Demorei um bom tempo para abandonar meu orgulho e conseguir assumir em palavras toda essa estética do desperdício. É muito difícil assumir fracassos, entender as perdas e explicar o abandono.

Abandonar faz parte da extensa gama de verbos que envolvem o escolher, pois quando se escolhe algo, inevitavelmente, abandona-se outra coisa. Abandonar é fazer uma escolha com sentimento. É um ato de egoísmo sadio: nós só abandonamos quando vemos que algo não precisa mais de nós. Isso dói e com a dor, aprendo.

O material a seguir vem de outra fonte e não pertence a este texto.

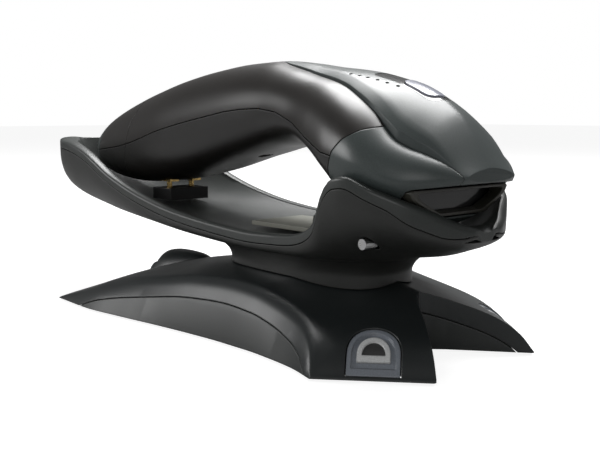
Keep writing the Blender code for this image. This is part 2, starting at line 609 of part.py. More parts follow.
def tray(root):
    places = [-103.5, -102, -99.4, -98, -95.5, -93, *stations(-87, 44, 12), 52, 57.5, 61, 64.5, 68, 72, 77, 82.5,
              88, 91, 94, 96, 98]
    places = [float(x) for x in places]
    liner = loft("tray_liner", [liner_ring(x) for x in places])
    finish(liner, "cradle_grey", root)

    shell = loft("tray_lower_shell", [shell_ring(x) for x in places])
    rings = [(15.0, 32, 34.5, 19.8), *NECK]
    combine(shell, loft("neck", [neck_ring(*r) for r in rings]), "UNION")
    inner = [x for x in places if -97 < x < 96]
    combine(shell, loft("hollow", [shell_ring(x, WALL, 12.0, 5) for x in inner]))
    combine(shell, loft("neck_hollow", [neck_ring(*r, WALL) for r in [(10.0, 32, 34.5, 19.8), *NECK]]))
    combine(shell, loft("liner_space", [clearance_ring(x) for x in places]))
    for x in NECK_BOSSES:
        combine(shell, cylinder("boss", (x, 0, 20), 4.4, 16, sides=16), "UNION")
    combine(shell, base_block(-GAP))
    for x in NECK_BOSSES:
        combine(shell, cylinder("pilot", (x, 0, 18), 1.4, 17, sides=10))
    combine(shell, cylinder("light_hole", (LIGHT_X, -25, LIGHT_Z), 1.9, 16, "y", sides=14))
    finish(shell, "cradle_dark", root)
    finish(cylinder("status_light", (LIGHT_X, -23.6, LIGHT_Z), 1.5, 4.6, "y", sides=14), "steel", root)


def tray_fittings(root, pins):
    finish(box("tray_floor_plate", (33, 0, 33.2), (42, 22, 1.4)), "pale_plate", root)
    for y, side in ((-8.0, "right"), (8.0, "left")):
        post = cylinder(f"bumper_post_{side}", (43, y, 36), 3.6, 3.6, tip_radius=3.0)
        finish(post, "rubber_black", root)
    block = box("contact_block", (PAD_X, 0, 38.7), (12, 17, 4.4))
    for y in PAD_SIDES:
        combine(block, cylinder("bore", (PAD_X, y, 40), 1.4, 5.6, sides=14))
    finish(block, "socket_black", root)
    for y, side in zip(PAD_SIDES, ("right", "left")):
        pin = cylinder(f"charge_pin_{side}", (PAD_X, y, 41), 1.0, 4.0, sides=14)
        finish(pin, "gold", pins[side])


# ------------------------------------------------------------------ cradle base
def toe_distance(x, y):
    """Distance of a plan point in from the front edge of the toe on its side."""
    (x_out, y_out), (x_in, y_in) = TOE_CORNERS
    length = math.hypot(x_in - x_out, y_out - y_in)
    return ((x_in - x) * (y_out - y_in) - (abs(y) - y_in) * (x_in - x_out)) / length


def base_height(x, y):
    """Height of the base's upper surface: a dome between the crests that falls away over the toes."""
    share = min(abs(y) / curve_at(CREST_EDGE, x), 1.0)
    mid, crest = curve_at(BASE_MID, x), curve_at(CREST, x)
    dome = mid + (crest - mid) * share**1.8
    return min(dome, curve_at(TOE_RISE, toe_distance(x, y)))


def base_half_width(x, inset):
    """Half width of the base on the ground."""
    (x_out, y_out), (x_in, y_in) = TOE_CORNERS
    if x <= x_out:
        return curve_at(BASE_EDGE, x) - 1.2 * inset
    return y_out - (x - x_out) * (y_out - y_in) / (x_in - x_out) - 1.3 * inset


def crest_half_width(x, inset=0.0):
    """Half width of the base where its top turns down into its sides."""
    return min(curve_at(CREST_EDGE, x) - 0.7 * inset, base_half_width(x, inset) - 1.0)


def base_ring(x, inset=0.0):
    """Closed section of the base at x: domed top, sloping sides and flat underside."""
    ground, crest = base_half_width(x, inset), crest_half_width(x, inset)
    half = [(x, crest * k / BASE_STEPS, base_height(x, crest * k / BASE_STEPS) - inset)
            for k in range(BASE_STEPS + 1)]
    bottom = -5.0 if inset else min(STAND, half[-1][2] - 0.3)
    top = max(half[-1][2], bottom + 0.3)
    half[-1] = (x, crest, top)
    half.append((x, crest + 0.62 * (ground - crest), bottom + 0.55 * (top - bottom)))
    return mirrored([*half, (x, ground, bottom), (x, 0.0, bottom)])


def base_solid(inset=0.0):
    """The whole base as one block with the notch between its toes, or the space inside it."""
    places = [x for x in BASE_PLACES if not inset or -57 < x < 96]
    block = loft("base_solid", [base_ring(x, inset) for x in places])
    near = [(x - 1.25 * inset, y + (0.3 * inset if y else 0.0)) for x, y in NOTCH]
    return combine(block, prism("notch", [*near, *[(x, -y) for x, y in reversed(near[1:])]], -20, 60, "z"))


def base_block(lower):
    """Everything under the base's upper surface, lowered by the given amount."""
    rings = []
    for x in [-80, *BASE_PLACES, 110]:
        near = min(max(x, BASE_PLACES[0]), BASE_PLACES[-1])
        crest = crest_half_width(near)
        half = [(x, crest * k / BASE_STEPS, base_height(near, crest * k / BASE_STEPS) - lower)
                for k in range(BASE_STEPS + 1)]
        half += [(x, 60.0, half[-1][2]), (x, 60.0, -60.0), (x, 0.0, -60.0)]
        rings.append(mirrored(half))
    return loft("base_block", rings)


def hood_rings(inset, extra=()):
    rings = []
    for x, wide, high in [*extra, *HOOD]:
        half = [(x, (wide - inset) * math.sin(math.pi / 2 * k / 7) ** 0.9,
                 (high - inset) * math.cos(math.pi / 2 * k / 7) ** 0.9) for k in range(7)]
        rings.append(mirrored([*half, (x, wide - inset, -5.0), (x, 0.0, -5.0)]))
    return rings


def scoop_place(along, inward, side):
    """Plan point of a foot's scoop, from distances along the toe's edge and in from it."""
    (x_out, y_out), (x_in, y_in) = TOE_CORNERS
    length = math.hypot(x_in - x_out, y_out - y_in)
    edge = ((x_in - x_out) / length, (y_in - y_out) / length)
    x = (x_out + x_in) / 2 + edge[0] * along + edge[1] * inward
    y = (y_out + y_in) / 2 + edge[1] * along - edge[0] * inward
    return x, side * y


def scoop_outline(side, grow):
    """Plan of a scoop: straight sides from the toe, closed by an arch."""
    wide, start = SCOOP_HALF_WIDTH + grow, SCOOP_START - grow
    rise = SCOOP_TOP - SCOOP_SIDES + grow
    points = [(-wide, start)]
    points += [(-wide * math.cos(math.pi * k / 10), SCOOP_SIDES + rise * math.sin(math.pi * k / 10))
               for k in range(11)]
    points.append((wide, start))
    return [scoop_place(a, b, side) for a, b in points]


def slab_below(level):
    return prism("slab", [(-90, -60), (110, -60), (110, 60), (-90, 60)], -20, level, "z")


def base(root):
    top = base_solid()
    lower = duplicate(top, "base_bottom_housing")
    combine(top, loft("hood", hood_rings(0)), "UNION")
    combine(top, slab_below(STAND))
    room = base_solid(WALL)
    combine(top, room, keep_tool=True)
    combine(top, loft("hood_inside", hood_rings(WALL, [(-57, 10.5, 14.6)])[:-2]))
    channel = box("channel", (-60, 0, 10), (20, 2 * CHANNEL_HALF_WIDTH, 16))
    combine(top, channel, keep_tool=True)
    combine(top, base_block(BAND_HEIGHT))
    for x, y in BASE_BOSSES:
        combine(top, cylinder("boss", (x, y, 12), 3.4, 2 * (base_height(x, y) - 1.2 - 12), sides=14), "UNION")
        combine(top, cylinder("pilot", (x, y, 10), 1.4, 10, sides=10))
    for x in NECK_BOSSES:
        combine(top, cylinder("hole", (x, 0, 20), 1.5, 12, sides=12))
    for side in (-1, 1):
        combine(top, prism("scoop", scoop_outline(side, GAP), -1, 30, "z"))
    top.name = "base_top_shell"
    finish(top, "base_blue_grey", root)

    combine(lower, base_block(BAND_HEIGHT + GAP), "INTERSECT")
    combine(room, slab_below(STAND + FLOOR))
    combine(lower, room)
    combine(lower, channel)
    for x, y in FEET:
        combine(lower, cylinder("foot_pocket", (x, y, 0), 6.3, 2 * 2.0))
    for x, y in BASE_BOSSES:
        combine(lower, cylinder("counterbore", (x, y, 0), 2.8, 2 * 2.8, sides=16))
        combine(lower, cylinder("hole", (x, y, 2), 1.5, 8, sides=12))
    finish(lower, "cradle_dark", root)

    for side, label in ((-1, "right"), (1, "left")):
        insert = prism(f"scoop_insert_{label}", scoop_outline(side, 0), -1, 30, "z")
        slab = base_block(0.5)
        combine(slab, base_block(2.6))
        combine(insert, slab, "INTERSECT")
        combine(insert, slab_below(STAND))
        x, y = scoop_place(0, 4.6, side)
        combine(insert, cylinder("hole", (x, y, 6), 1.7, 16, sides=14))
        finish(insert, "clear_insert", root)


def base_fittings(root):
    for number, (x, y) in enumerate(FEET, 1):
        finish(cylinder(f"rubber_foot_{number}", (x, y, 0.8), 6.0, 1.6), "rubber_black", root)
    for number, (x, y) in enumerate(BASE_BOSSES, 1):
        screw(f"base_screw_{number}", x, y, STAND + 0.1, 9.5, root)
    for x, label in zip(NECK_BOSSES, ("rear", "front")):
        under = base_height(x, 0) - WALL - GAP
        screw(f"neck_screw_{label}", x, 0, under - 2.2, 8.0, root)
    finish(box("ballast_plate", (18, 0, 5.4), (64, 36, 3.2)), "steel", root)
    finish(box("cradle_circuit_board", (16, 0, 11.0), (56, 32, 1.4)), "board_green", root)
    socket = box("cable_socket", (-46, 0, 7.0), (8.6, 12, 6.2))
    combine(socket, box("opening", (-49.4, 0, 7.0), (10, 9.4, 4.6)))
    finish(socket, "socket_black", root)


def main():
    scanner = make_body("scanner_body", 0, 0, 60)
    button_body = make_body("trigger_body", 75, 0, 72)
    mirror_body = make_body("mirror_body", *MIRROR_AXIS, MIRROR_LEVEL)
    pins = {side: make_body(f"pin_body_{side}", PAD_X, y, 41)
            for y, side in zip(PAD_SIDES, ("right", "left"))}
    root = make_body("cradle_body", 0, 0, 0)
    casing_pieces(scanner)
    scanner_front(scanner)
    trigger(scanner, button_body)
    electronics(scanner)
    scan_engine(scanner, mirror_body)
    battery(scanner)
    for x, label in zip(CASING_SCREWS, ("tail", "handle", "head")):
        screw(f"casing_screw_{label}", x, 0, curve_at(BOTTOM, x) + 0.4, 5.5, scanner)
    tray(root)
    tray_fittings(root, pins)
    base(root)
    base_fittings(root)


clear_scene()
PARTS = bpy.data.collections.new(PRODUCT)
bpy.context.scene.collection.children.link(PARTS)
main()
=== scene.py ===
"""Looks of a cordless barcode scanner docked in its cradle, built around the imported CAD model.

Shapes are drawn in millimetres from the same driving dimensions as the CAD part, with finer sections;
settle() turns them into metres and moves the drawing's middle to X = 0.
"""
import json
import math

import bmesh
import bpy
import numpy as np
from mathutils import Matrix, Vector

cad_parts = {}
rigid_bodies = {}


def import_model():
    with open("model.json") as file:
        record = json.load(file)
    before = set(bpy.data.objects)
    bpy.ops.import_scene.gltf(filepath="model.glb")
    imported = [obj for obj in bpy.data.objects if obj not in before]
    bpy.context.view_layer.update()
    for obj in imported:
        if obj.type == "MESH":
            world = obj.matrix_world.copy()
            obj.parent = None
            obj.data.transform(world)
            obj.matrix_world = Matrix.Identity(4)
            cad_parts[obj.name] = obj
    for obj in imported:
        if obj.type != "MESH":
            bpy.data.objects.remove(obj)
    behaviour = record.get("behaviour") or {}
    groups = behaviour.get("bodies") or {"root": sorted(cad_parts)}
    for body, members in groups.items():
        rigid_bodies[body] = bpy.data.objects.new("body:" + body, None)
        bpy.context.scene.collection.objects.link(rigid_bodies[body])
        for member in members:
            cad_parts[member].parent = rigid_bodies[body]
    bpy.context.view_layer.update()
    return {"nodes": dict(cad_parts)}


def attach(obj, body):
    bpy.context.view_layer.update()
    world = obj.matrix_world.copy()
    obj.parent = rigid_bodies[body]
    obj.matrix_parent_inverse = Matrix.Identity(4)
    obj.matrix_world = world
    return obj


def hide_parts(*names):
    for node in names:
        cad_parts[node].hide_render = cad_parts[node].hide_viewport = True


MM = 0.001
GAP = 0.3
WALL = 2.2

# ------------------------------------------------------------------ driving dimensions: scanner
MIDDLE_X = -2.25        # middle of the object's length in the drawing; it is moved to X = 0
CAP_SEAM_X = -86.0      # end cap to tail covers, at mid height
TAIL_SEAM_X = -60.0     # tail covers to handle shells
SEAM_TILT = 0.25        # the two cross seams lean forward with height
MOUTH_X = 89.0          # plane of the scan window
COVER_START_X = 17.0    # rounded rear end of the top cover
COVER_REACH_X = 90.0    # how far the handle's upper shell may run forward beside the top cover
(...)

Abandonar faz parte do aprendizado e é um ato de bravura! Machuca abandonar... Tem de ter ou muita coragem ou muita falta dela. Eu não sei até agora se eu tive muita coragem ou pouca. Eu sei que, se eu não largasse a faculdade, o orientador, eles iam me largar - era uma questão muita séria, não tinha carnaval, nem cores, nem serpentinas; era só o salão sujo e o gosto de ressaca...
 
O abandono não é samba, nem choro. Não se pinta, não se enfeita, não se despe de nenhum sentimento. Abandonar é tristeza e alívio. É dúbio, é sinestésico. É a pele pálida de entender que ser humano é ser abandono.

3 comentários:

Anônimo disse...

Identificação total com quase tudo o que você disse.

Saulo Mazarin disse...

Nesse post matei as saudades da Renata genial.

suzane m. disse...

acho que já é quarta vez que leio isso, e não tem como não me sentir cada vez menos sozinha na troca de trilhas.

btw, acho que metade dos alunos de Letras acaba lá assim, mas quantos têm o necessário pra voltar pra essência eu não sei dizer.